Repeat the material exactly as it appears.

[START RECORDED INFORMATION]

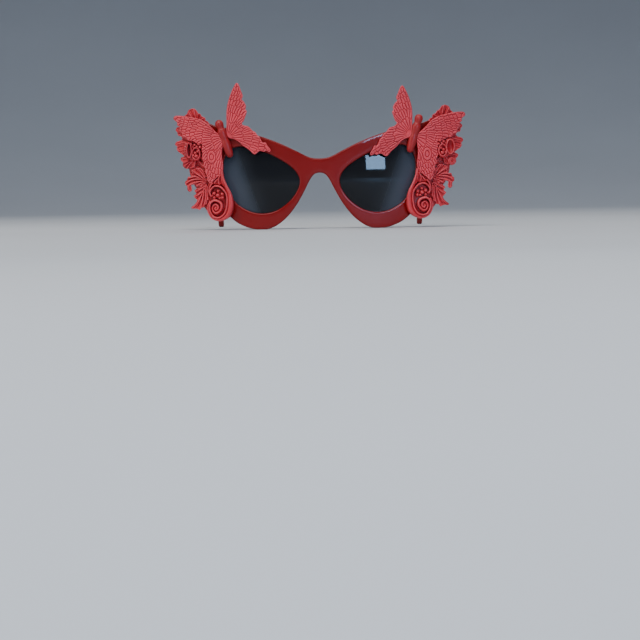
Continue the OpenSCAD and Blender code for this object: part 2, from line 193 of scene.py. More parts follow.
def add(name, data):
    """A new object in the scene."""
    obj = bpy.data.objects.new(name, data)
    bpy.context.scene.collection.objects.link(obj)
    return obj


def smooth_mesh(name, verts, faces, material):
    """A smooth mesh of one material."""
    mesh = bpy.data.meshes.new(name)
    mesh.from_pydata([tuple(v) for v in verts], [], [tuple(int(i) for i in f) for f in faces])
    mesh.polygons.foreach_set("use_smooth", [True] * len(mesh.polygons))
    mesh.materials.append(material)
    return mesh


def make(name, verts, faces, material, body="front", slot=None, nodes=(), painted_shade_and_highlight=None):
    """A smooth object that rides on a body and stands for the CAD nodes named."""
    mesh = smooth_mesh(name, verts, faces, material)
    bm = bmesh.new()
    bm.from_mesh(mesh)
    bmesh.ops.recalc_face_normals(bm, faces=bm.faces)
    bm.to_mesh(mesh)
    bm.free()
    # Painted shade and highlight for each point, 0.5 where none is painted
    layer = mesh.attributes.new("painted_shade_and_highlight", "FLOAT", "POINT")
    layer.data.foreach_set("value", np.full(len(verts), 0.5) if painted_shade_and_highlight is None else painted_shade_and_highlight)
    obj = add(name, mesh)
    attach(obj, body)
    if nodes:
        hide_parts(*nodes)
    return obj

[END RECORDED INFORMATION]

**TASK OUTPUT:**
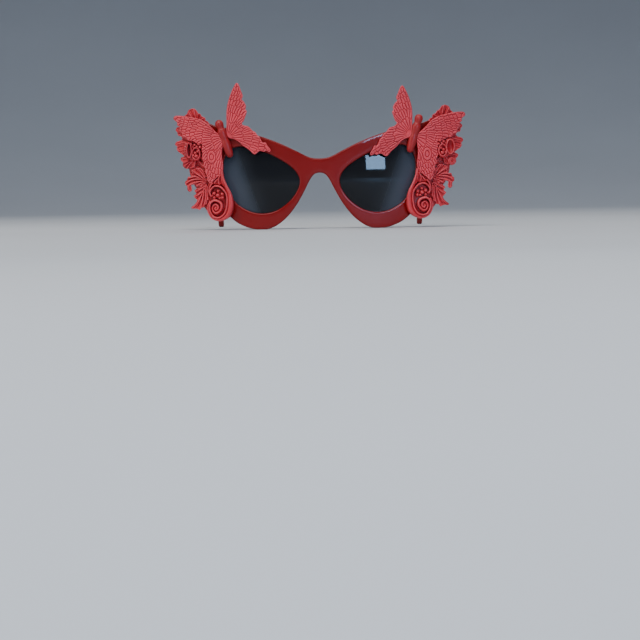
Continue the OpenSCAD and Blender code for this object: part 2, from line 193 of scene.py. More parts follow.
def add(name, data):
    """A new object in the scene."""
    obj = bpy.data.objects.new(name, data)
    bpy.context.scene.collection.objects.link(obj)
    return obj


def smooth_mesh(name, verts, faces, material):
    """A smooth mesh of one material."""
    mesh = bpy.data.meshes.new(name)
    mesh.from_pydata([tuple(v) for v in verts], [], [tuple(int(i) for i in f) for f in faces])
    mesh.polygons.foreach_set("use_smooth", [True] * len(mesh.polygons))
    mesh.materials.append(material)
    return mesh


def make(name, verts, faces, material, body="front", slot=None, nodes=(), painted_shade_and_highlight=None):
    """A smooth object that rides on a body and stands for the CAD nodes named."""
    mesh = smooth_mesh(name, verts, faces, material)
    bm = bmesh.new()
    bm.from_mesh(mesh)
    bmesh.ops.recalc_face_normals(bm, faces=bm.faces)
    bm.to_mesh(mesh)
    bm.free()
    # Painted shade and highlight for each point, 0.5 where none is painted
    layer = mesh.attributes.new("painted_shade_and_highlight", "FLOAT", "POINT")
    layer.data.foreach_set("value", np.full(len(verts), 0.5) if painted_shade_and_highlight is None else painted_shade_and_highlight)
    obj = add(name, mesh)
    attach(obj, body)
    if nodes:
        hide_parts(*nodes)
    return obj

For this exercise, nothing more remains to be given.